After a meeting yesterday during which the new CEO of the Partnership Support Organizations, JoEllen Lynch, answered a host of questions from private organizations — which will provide one of three support options principals can choose under the new system — many prospective bidders said they were still confused.
“I don’t think they can picture what it’s going to look like,” a representative of an Indiana-based nonprofit, the Hope Foundation, Mark Delaney, said after the meeting, referring to Department of Education officials. “It’s like they’re building the plane as they’re flying it.”
Ms. Lynch, who previously served as the director in the office of Multiple Pathways to Graduation, said the vagueness was on purpose.

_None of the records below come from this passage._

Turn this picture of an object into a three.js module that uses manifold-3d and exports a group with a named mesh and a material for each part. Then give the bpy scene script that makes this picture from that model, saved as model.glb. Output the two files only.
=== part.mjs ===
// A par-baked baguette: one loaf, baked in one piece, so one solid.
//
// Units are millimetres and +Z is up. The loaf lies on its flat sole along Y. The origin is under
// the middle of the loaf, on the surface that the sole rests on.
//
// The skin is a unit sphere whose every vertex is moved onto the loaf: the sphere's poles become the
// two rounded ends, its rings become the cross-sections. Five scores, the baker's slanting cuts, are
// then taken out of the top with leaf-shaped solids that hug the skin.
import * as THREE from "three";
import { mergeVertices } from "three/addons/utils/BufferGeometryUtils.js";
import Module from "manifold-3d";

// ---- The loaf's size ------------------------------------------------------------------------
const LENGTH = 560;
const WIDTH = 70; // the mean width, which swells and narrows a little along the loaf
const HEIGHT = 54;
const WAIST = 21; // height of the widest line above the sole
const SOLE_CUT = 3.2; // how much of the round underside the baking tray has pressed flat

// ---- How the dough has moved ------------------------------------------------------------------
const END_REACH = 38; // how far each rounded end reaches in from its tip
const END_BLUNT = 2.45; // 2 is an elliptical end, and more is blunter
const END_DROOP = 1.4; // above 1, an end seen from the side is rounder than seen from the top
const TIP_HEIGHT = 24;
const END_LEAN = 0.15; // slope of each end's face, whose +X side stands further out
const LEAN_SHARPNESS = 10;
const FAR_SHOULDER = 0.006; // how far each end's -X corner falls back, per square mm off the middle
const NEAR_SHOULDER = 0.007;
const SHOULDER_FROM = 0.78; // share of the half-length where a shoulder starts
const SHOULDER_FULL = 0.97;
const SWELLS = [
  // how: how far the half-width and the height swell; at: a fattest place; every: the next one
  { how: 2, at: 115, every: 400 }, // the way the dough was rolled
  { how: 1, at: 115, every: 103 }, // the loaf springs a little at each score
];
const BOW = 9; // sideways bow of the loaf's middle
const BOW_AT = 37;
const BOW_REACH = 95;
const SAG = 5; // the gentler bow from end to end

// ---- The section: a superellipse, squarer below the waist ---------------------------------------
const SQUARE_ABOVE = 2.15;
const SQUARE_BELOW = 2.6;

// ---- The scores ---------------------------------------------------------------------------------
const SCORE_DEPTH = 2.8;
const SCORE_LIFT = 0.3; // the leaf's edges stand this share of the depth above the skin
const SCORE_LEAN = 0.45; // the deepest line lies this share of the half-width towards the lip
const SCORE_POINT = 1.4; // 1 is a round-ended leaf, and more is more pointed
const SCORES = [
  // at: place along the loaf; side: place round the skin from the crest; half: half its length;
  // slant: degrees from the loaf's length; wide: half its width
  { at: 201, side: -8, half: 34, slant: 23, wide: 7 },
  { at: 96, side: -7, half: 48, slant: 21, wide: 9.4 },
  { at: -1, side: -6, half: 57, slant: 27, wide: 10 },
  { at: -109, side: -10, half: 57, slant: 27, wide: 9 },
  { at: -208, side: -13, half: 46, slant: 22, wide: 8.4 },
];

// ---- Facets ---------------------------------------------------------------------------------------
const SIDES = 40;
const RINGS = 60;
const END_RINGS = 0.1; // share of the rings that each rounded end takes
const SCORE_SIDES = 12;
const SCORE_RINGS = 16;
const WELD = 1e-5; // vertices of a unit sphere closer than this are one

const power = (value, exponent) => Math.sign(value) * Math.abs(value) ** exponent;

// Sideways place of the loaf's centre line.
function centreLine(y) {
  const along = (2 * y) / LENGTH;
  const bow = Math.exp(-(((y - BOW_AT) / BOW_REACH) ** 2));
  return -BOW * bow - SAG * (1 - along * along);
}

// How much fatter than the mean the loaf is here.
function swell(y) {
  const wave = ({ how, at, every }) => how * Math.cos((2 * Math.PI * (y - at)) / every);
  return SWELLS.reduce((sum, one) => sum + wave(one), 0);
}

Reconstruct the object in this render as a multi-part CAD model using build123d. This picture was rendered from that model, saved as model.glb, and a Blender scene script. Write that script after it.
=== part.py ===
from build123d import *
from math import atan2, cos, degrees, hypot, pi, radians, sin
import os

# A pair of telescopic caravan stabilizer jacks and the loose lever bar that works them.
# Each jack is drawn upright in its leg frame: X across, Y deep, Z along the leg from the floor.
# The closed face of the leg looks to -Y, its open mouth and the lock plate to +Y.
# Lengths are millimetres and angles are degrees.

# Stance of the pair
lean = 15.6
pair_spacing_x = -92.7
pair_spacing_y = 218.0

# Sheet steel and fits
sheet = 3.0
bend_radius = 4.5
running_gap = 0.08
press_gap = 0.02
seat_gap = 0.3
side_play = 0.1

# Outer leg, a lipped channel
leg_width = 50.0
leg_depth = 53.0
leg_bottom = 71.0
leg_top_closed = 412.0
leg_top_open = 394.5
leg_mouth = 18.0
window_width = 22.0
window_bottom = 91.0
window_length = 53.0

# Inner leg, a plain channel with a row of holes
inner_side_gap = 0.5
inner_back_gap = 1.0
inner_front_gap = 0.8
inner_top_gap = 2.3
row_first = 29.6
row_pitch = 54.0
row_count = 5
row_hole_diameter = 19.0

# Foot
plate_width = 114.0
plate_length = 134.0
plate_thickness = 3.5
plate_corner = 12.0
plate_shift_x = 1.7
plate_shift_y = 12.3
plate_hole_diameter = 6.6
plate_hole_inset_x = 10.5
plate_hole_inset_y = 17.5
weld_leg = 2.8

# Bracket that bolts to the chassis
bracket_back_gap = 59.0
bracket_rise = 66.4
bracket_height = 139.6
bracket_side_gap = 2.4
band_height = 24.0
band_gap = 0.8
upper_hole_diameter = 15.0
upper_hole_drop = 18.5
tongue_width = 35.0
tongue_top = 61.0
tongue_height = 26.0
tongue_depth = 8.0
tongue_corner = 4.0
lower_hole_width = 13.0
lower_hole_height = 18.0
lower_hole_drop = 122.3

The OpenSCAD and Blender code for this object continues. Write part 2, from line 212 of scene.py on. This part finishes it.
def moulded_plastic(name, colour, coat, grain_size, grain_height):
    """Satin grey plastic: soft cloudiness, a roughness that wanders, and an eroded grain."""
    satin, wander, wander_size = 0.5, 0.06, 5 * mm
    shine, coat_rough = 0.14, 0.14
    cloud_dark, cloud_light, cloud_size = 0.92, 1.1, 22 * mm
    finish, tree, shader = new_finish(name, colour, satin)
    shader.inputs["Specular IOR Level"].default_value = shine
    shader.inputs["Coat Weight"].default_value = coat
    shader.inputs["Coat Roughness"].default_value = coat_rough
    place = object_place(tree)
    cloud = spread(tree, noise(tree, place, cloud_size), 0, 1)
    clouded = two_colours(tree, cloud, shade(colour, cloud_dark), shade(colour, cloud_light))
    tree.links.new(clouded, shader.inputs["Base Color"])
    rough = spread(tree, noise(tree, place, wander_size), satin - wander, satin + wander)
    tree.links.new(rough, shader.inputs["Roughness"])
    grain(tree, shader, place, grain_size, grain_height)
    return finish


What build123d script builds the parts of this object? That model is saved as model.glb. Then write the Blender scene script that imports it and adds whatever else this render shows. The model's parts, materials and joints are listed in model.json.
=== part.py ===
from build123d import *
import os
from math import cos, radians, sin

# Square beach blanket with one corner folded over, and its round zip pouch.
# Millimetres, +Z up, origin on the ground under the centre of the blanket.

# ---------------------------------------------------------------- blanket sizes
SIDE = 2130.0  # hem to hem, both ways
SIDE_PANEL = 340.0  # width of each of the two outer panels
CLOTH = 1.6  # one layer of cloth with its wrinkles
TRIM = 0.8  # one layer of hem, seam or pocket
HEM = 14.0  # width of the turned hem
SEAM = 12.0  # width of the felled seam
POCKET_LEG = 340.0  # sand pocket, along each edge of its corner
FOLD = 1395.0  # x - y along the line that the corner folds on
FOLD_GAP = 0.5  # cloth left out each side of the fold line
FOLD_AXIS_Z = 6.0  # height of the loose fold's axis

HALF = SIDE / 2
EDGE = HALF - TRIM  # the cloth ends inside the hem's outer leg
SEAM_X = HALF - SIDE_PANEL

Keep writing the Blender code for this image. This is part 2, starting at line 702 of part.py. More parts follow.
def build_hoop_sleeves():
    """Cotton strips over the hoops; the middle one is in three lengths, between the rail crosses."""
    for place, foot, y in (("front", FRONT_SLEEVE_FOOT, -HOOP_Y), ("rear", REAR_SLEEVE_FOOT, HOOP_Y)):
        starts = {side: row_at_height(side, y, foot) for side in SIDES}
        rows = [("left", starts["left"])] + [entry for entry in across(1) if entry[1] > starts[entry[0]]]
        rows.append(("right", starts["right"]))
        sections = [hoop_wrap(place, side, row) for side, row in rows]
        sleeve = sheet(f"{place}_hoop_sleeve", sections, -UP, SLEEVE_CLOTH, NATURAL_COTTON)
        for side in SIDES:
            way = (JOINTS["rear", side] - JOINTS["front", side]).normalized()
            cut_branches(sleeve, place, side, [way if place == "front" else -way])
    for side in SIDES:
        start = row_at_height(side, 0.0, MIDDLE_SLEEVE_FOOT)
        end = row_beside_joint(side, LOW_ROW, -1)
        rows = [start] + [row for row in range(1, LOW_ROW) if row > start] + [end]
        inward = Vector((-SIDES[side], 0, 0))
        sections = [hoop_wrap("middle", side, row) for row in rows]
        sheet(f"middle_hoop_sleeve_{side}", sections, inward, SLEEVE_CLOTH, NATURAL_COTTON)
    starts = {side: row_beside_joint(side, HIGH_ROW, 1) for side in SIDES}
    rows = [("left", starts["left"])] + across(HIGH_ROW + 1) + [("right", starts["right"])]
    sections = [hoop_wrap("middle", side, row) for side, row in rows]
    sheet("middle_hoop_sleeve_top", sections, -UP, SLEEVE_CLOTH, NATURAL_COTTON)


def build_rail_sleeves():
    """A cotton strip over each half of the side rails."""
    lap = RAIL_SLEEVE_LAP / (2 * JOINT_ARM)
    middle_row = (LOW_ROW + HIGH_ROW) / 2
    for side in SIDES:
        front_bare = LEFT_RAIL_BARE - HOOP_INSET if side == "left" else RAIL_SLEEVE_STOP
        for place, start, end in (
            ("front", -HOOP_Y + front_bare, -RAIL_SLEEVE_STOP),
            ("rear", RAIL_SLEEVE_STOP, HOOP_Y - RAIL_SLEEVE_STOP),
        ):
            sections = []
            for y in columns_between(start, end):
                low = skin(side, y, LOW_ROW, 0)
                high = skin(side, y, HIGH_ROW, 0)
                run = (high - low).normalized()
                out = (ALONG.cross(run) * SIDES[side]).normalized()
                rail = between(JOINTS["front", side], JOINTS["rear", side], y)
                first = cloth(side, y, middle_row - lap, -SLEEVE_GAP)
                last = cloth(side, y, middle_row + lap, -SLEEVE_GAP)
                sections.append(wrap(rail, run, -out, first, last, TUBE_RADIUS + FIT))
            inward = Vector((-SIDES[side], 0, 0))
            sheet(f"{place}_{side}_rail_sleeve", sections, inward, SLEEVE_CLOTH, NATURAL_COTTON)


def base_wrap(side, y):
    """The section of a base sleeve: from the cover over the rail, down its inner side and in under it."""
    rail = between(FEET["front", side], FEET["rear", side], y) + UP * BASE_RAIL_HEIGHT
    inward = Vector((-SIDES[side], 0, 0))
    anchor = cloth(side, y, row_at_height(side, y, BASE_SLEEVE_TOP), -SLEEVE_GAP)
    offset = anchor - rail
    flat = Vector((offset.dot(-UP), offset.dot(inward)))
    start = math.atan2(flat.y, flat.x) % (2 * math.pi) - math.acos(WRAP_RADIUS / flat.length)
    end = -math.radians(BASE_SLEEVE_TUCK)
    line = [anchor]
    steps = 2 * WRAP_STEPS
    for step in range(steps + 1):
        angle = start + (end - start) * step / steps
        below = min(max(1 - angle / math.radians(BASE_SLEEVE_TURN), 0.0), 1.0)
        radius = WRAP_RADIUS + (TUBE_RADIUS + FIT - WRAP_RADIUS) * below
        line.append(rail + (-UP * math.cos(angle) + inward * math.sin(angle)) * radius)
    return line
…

“They’re used to us prescribing the support that we need,” she said in an interview. “We’re asking people to tell us what they’re good at.”
The result of the bidding process is expected to be a wide array of choices for principals to choose from, she said. One of the only overarching guidelines is that organizations agree to act as coaches to help principals make decisions about what services they may need, but not necessarily provide those services themselves or dictate what choices principals should make.
“I feel challenged by it,” the director of the Center for Educational Partnerships at Fordham University, Anita Batisti, said. “I think the reason it’s a little vague is that it’s a work in progress.”
Mr. Klein has said that he expected the department to choose only nonprofits for the job, but at least six for-profit companies attended yesterday’s meeting.